Le cadre spatial et sa fonction dans la vie quotidienne posent des contraintes et offrent des solutions particulières aux interactant(e)s, d'où il résulte que la conversation diffère selon le cadre dans lequel elle se déroule. C'est-à-dire qu'une personne modèle sa façon de se comporter, donc entre autres sa façon de parler, selon le lieu, les participant(e)s, les buts de la rencontre, etc. 170 , en utilisant les cadres comme « schèmes interprétatifs » 171 . Les sites regroupent les participant(e)s, et là ce n’est pas l’espace purement matériel, mais les normes qu’il implique qui règlent le déroulement de l’interaction.

Pour cette étude, c’est surtout l'axe « privé – collectif » qui m’intéresse, car c'est ici que se montre le caractère spécial de l'habitat, là où peuvent se mêler vie privée, vie collective et vie politique. Ces interactions privées et collectives (ainsi que les interactions publiques) sont les interactions choisies comme telles, les autres (qui se déroulent dans ce qu’on pourrait appeler des « trans-sites ») s’imposent, c’est-à-dire que l’on se retrouve ici devant une différence relative à la possibilité de choisir ses interlocuteurs et interlocutrices.

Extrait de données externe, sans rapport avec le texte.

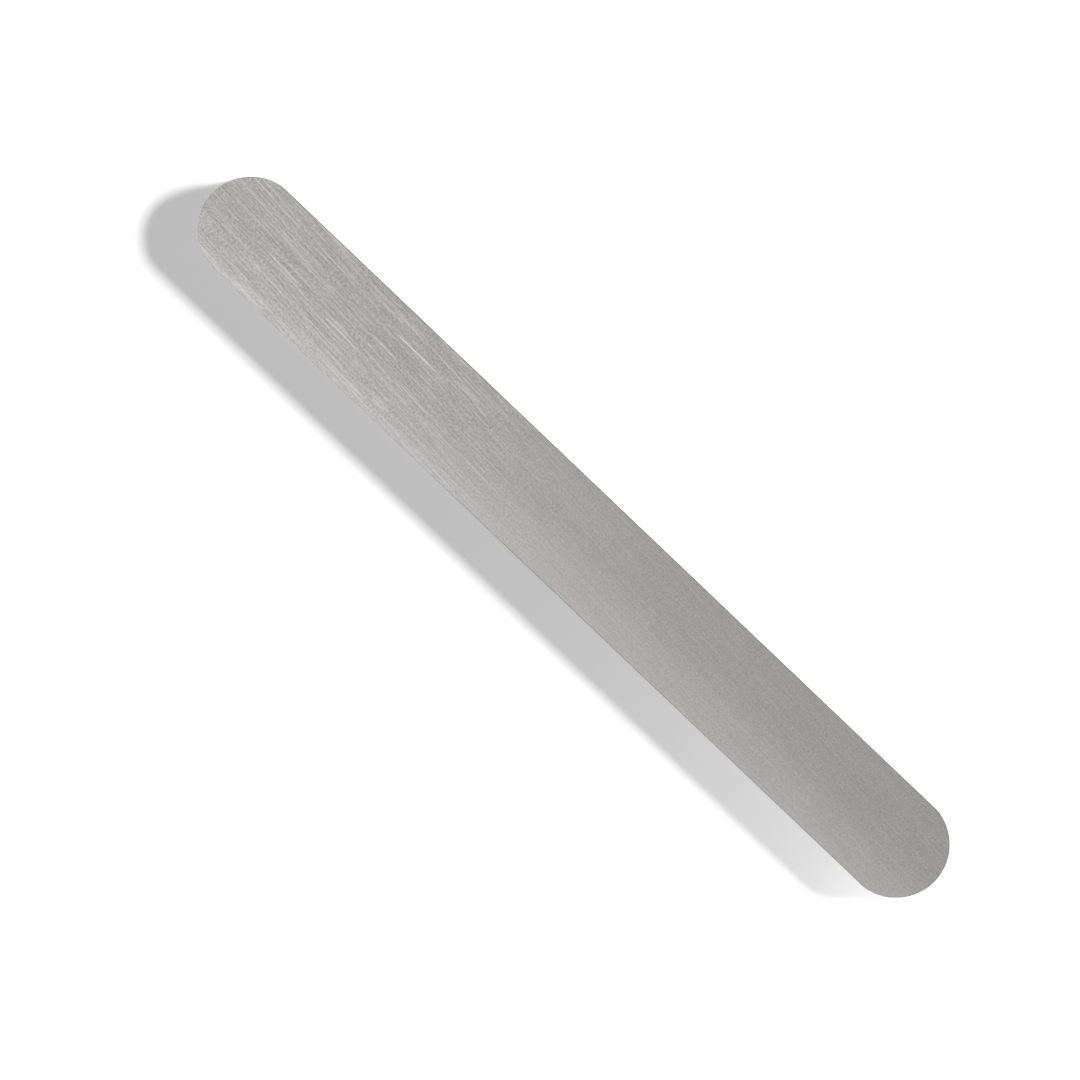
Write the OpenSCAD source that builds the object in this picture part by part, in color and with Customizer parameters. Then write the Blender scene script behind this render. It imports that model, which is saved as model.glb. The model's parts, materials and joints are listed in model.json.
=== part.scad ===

La classification suivante repose sur les observations que j’ai pu faire pendant mes séjours à la Lutine. J’ai choisi une présentation selon le type de conversation et non selon le type de lieu pour éviter des répétitions qui se seraient produites avec une autre forme de description.

Notes
168.

Pour la notion de rôle, cf. Goffman 1959.

169.

Je mets bien en relief le caractère « prototypique » de cette classification ; évidemment, il s’agit d’un concept à contours flous (« fuzzy borders »). Cf. Grosjean/Lacoste (1999 : 11) qui soulignent que « les visions situationnelles échappent [...] au pur pointillisme » et qui renvoient à la notion de cadre chez Goffman et à la typification chez Schütz.

170.

Cf. le fameux modèle SPEAKING de Hymes (1972 : 59-65), un acronyme qui désigne les huit composantes nécessaires à toute interaction de la manière suivante : « setting » ou « scene »(la situation, c’est-à-dire le cadre spatio-temporel, les circonstances physiques), « participants » (les participants), « ends » (les buts ou intentions, mais aussi les résultats), « act sequence »(les séquences ou « speech acts » dans l’événement, la forme et le contenu du message) , « key » (la manière de dire quelque chose), « instrumentalities » (le choix du canal communicatif et de la langue utilisée), « norms of interaction and interpretation » (les comportements spécifiques et l’interprétation de ceux-ci par l’extérieur), « genre » (le genre de l’événement, la catégorie textuelle). Hymes évoque même la possibilité de garder le facteur mnémotechnique en français en utilisant l’acronyme PARLANT (participants, actes, raison, locale (sic !), agents, normes, ton, types (sic !)).

171.

Cf. Grosjean/Lacoste (1999 : 10) : « Au cours de l’interaction, la situation reste susceptible de restructurations sémantiques, de modifications, de ‘recadrages’, pour reprendre le terme de Goffman. Les ‘cadres’ sont pour celui-ci des ‘schèmes interprétatifs’ disponibles dans une société, qui permettent à chacun d’organiser son expérience ».